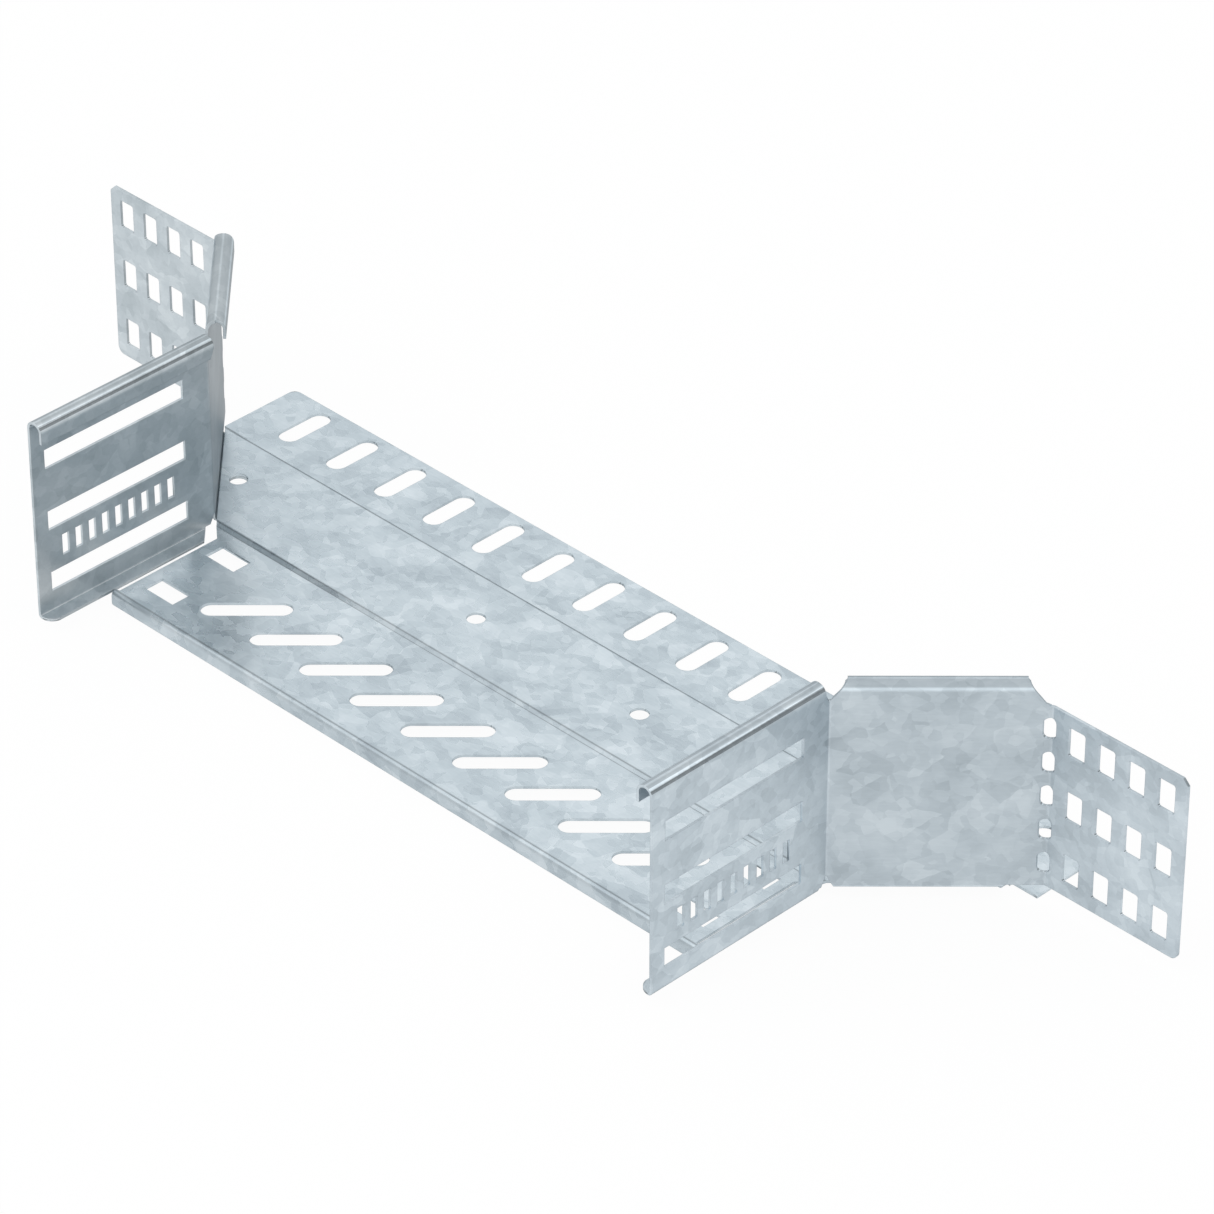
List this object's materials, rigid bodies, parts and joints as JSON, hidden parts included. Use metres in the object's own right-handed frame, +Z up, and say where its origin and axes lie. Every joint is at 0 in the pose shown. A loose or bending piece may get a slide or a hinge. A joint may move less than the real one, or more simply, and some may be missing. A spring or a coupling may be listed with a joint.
{
  "type": "cable tray branch tee",
  "caption": "Add-on branch tee for a perforated cable tray: slotted floor with a stepped rear strip, slotted side panels, 45 degree walls and perforated mating flanges, in galvanised sheet.",
  "frame": {"origin": "centre of the box's base, on the surface that the lip and the rear strip stand on", "axes": "+X along the main tray, +Y from the branch run towards the main tray, +Z up"},
  "size_m": [0.5088, 0.1632, 0.0858],
  "materials": {
    "galvanised_floor": "strip galvanised, soft spangle",
    "galvanised_side": "strip galvanised, soft spangle"
  },
  "bodies": {
    "root": {"floor_plate": "galvanised_floor", "left_side": "galvanised_side", "right_side": "galvanised_side"}
  },
  "joints": []
}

━━━

What you have to do
Report all lines of the data that include the word "axes".

Correct result
List this object's materials, rigid bodies, parts and joints as JSON, hidden parts included. Use metres in the object's own right-handed frame, +Z up, and say where its origin and axes lie. Every joint is at 0 in the pose shown. A loose or bending piece may get a slide or a hinge. A joint may move less than the real one, or more simply, and some may be missing. A spring or a coupling may be listed with a joint.
  "frame": {"origin": "centre of the box's base, on the surface that the lip and the rear strip stand on", "axes": "+X along the main tray, +Y from the branch run towards the main tray, +Z up"},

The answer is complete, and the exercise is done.